In affirming the district court's dismissal of Sarver's publicity and defamation claims, the Ninth Circuit panel surprisingly did not rely on the frequently-applied test from Comedy III v. Saderup, in which the California Supreme Court borrowed a page from the copyright fair use test by asking whether the defendant merely copied the plaintiff's image or persona, or if the use was sufficiently "transformative" to make the result a new work of artistic expression. Instead, the Ninth relied heavily on the only right of publicity case ever ruled on by the U.S. Supreme Court, Zacchini v. Scripps-Howard. In Zacchini the Supreme Court held that the First Amendment did not outweigh a right of publicity claim where the defendant news company had broadcast the plaintiff's entire performance (being shot from a cannon) as a TV news story, harming the plaintiff's ability to attract viewers to his live show. In Sarver, the Ninth Circuit found that the film makers' protected expression does outweigh Sarver's purely commercial claim for compensation for the film's use of elements of his identity. The film is not commercial speech ("speech proposing a commercial transaction"); and the film makers, unlike the TV news program in Zacchini, did not appropriate the economic value of the plaintiff's "performance." (The Ninth Circuit also affirmed the dismissal of Sarver's defamation and false-light privacy claims, finding that the portrayal of Sgt. James in the film was more positive than negative, and was unlikely to "highly offend" a reasonable person.)

Although the Ninth Circuit panel tried to distinguish recent cases in which athletes prevailed over a video game producer's use of their images in computer football games, the Sarver opinion is still at odds with those cases. The Court stresses that professional athletes are more like Zacchini, "performers" who work hard to develop talent and skill at what they do, and should not have the economic value of their efforts appropriated for the commercial benefit of a game company. But the Court's reasoning left unclear how use of a football player's image in a computer game "appropriates" economic value while a film's incorporation of the skills and accomplishments of a soldier like Sarver does not.

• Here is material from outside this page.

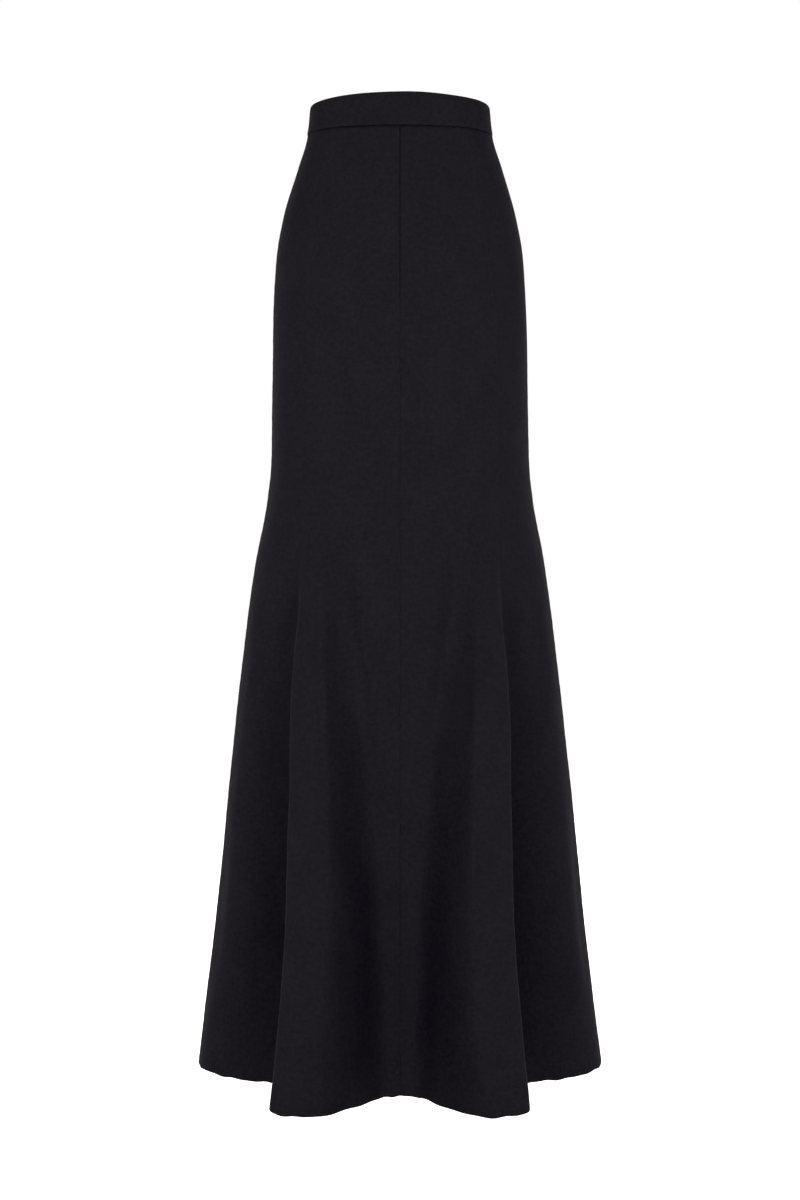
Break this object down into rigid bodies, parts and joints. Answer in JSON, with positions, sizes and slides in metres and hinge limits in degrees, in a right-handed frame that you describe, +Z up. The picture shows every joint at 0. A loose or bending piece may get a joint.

The Court's analysis seems based on an assumption that, because athletes are highly compensated for what they do, and their celebrity status commands high licensing fees for use of their names and images in endorsements and sponsorships, that value is wrongfully appropriated by including their images in an entertainment; while Sarver is in no sense a performer, does not command a licensing market, and therefore has no "economic value" for the film to have misappropriated. This raises the core question of whether a right of publicity is uniquely the right of a celebrity, rather than a right that any individual can claim. But courts and commentators have uniformly maintained that the right of publicity belongs to every individual, and even where no state statute protects it, it is protected by common law tort.

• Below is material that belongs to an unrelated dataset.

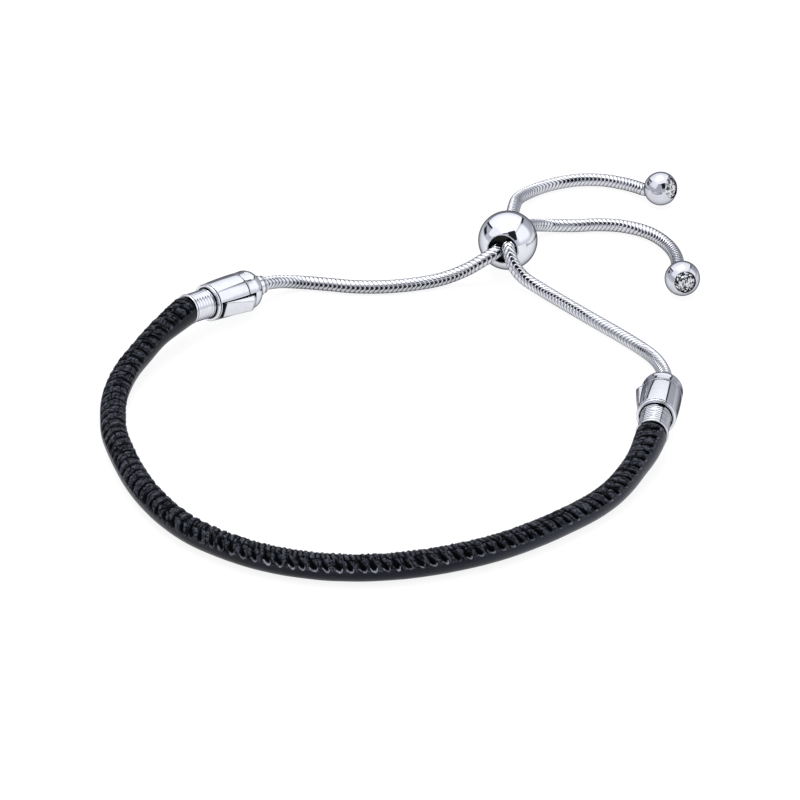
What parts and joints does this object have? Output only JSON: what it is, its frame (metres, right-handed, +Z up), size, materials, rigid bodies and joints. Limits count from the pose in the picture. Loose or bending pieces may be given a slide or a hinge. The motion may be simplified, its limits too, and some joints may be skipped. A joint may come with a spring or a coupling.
{
  "type": "sliding clasp leather bracelet",
  "caption": "Leather bracelet: a stitched leather cord with ribbed ferrules held in lever clasps, snake chains run through a sliding ball, and end balls carry clear cut stones.",
  "frame": {"origin": "centre of the bounding box on the plane the bracelet lies on", "axes": "+Z up; the sliding ball and the free chain ends lie toward +Y, and the middle of the leather cord toward -Y"},
  "size_m": [0.082, 0.1111, 0.0085],
  "materials": {
    "leather": "semi-gloss black leather, stitched along the top",
    "silver": "polished silver",
    "grip": "dark soft insert",
    "stone": "clear faceted stone"
  },
  "bodies": {
    "bracelet": {"leather_cord": "leather", "ferrule_left": "silver", "ferrule_right": "silver", "barrel_left": "silver", "barrel_right": "silver", "pin_left": "silver", "pin_right": "silver", "chain_left": "silver", "chain_right": "silver", "slider_ball": "silver", "slider_grip": "grip", "end_ball_upper": "silver", "end_ball_lower": "silver", "stone_upper": "stone", "stone_lower": "stone"},
    "lever_left": {"lever_left": "silver"},
    "lever_right": {"lever_right": "silver"}
  },
  "joints": [
    {"name": "lever_left_hinge", "type": "hinge", "parent": "bracelet", "child": "lever_left", "pos_m": [-0.02592, 0.0107, 0.00305], "axis": [-0.2598, 0.1035, -0.9601], "range_deg": [0, 40]},
    {"name": "lever_right_hinge", "type": "hinge", "parent": "bracelet", "child": "lever_right", "pos_m": [0.03079, -0.01793, 0.00295], "axis": [-0.0449, 0.0468, 0.9979], "range_deg": [0, 40]}
  ]
}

The discrepancy between Sarver and athlete cases such as Hart v. Electronic ArtsKeller v. Electronic Arts, and Electronic Arts v. Davis is heightened by the fact that the U.S. Supreme Court has expressly declared video games to enjoy the highest level of First Amendment protection, "like the protected books, plays, and movies that preceded them," Brown v. Entertainment Merchants Association, 564 U.S. 08–1448 (2011), finding unconstitutional a California state law restricting the sale of certain video games deemed "violent." Many academics and other commenters on the recent line of athlete-v.-video-game cases have suggested that, in spite of the Supreme Court's unambiguous statement, courts still hold video games in lower esteem than more established forms of art, entertainment, and communication.

The Sarver panel's sketchy analysis, and its reliance on Zacchini rather than Saderup, may reflect the Court's anticipation of a new U.S. Supreme Court consideration of right of publicity jurisprudence in the near future. Cert petitions filed in the Hart and Keller cases were dismissed by the parties in 2014, but a cert petition in Electronic Arts v. Davis, No. 15-424 (filed October 2015) is still before the Court, and is likely to be ruled on by the end of the Court's current term. The Sarver court was clearly unwilling to create a market in which film makers have to pay license fees to everyone who is actually or arguably depicted in a film; so the different treatment of video games, which supposedly enjoy the same level of First Amendment protection, is an issue whose resolution is long overdue.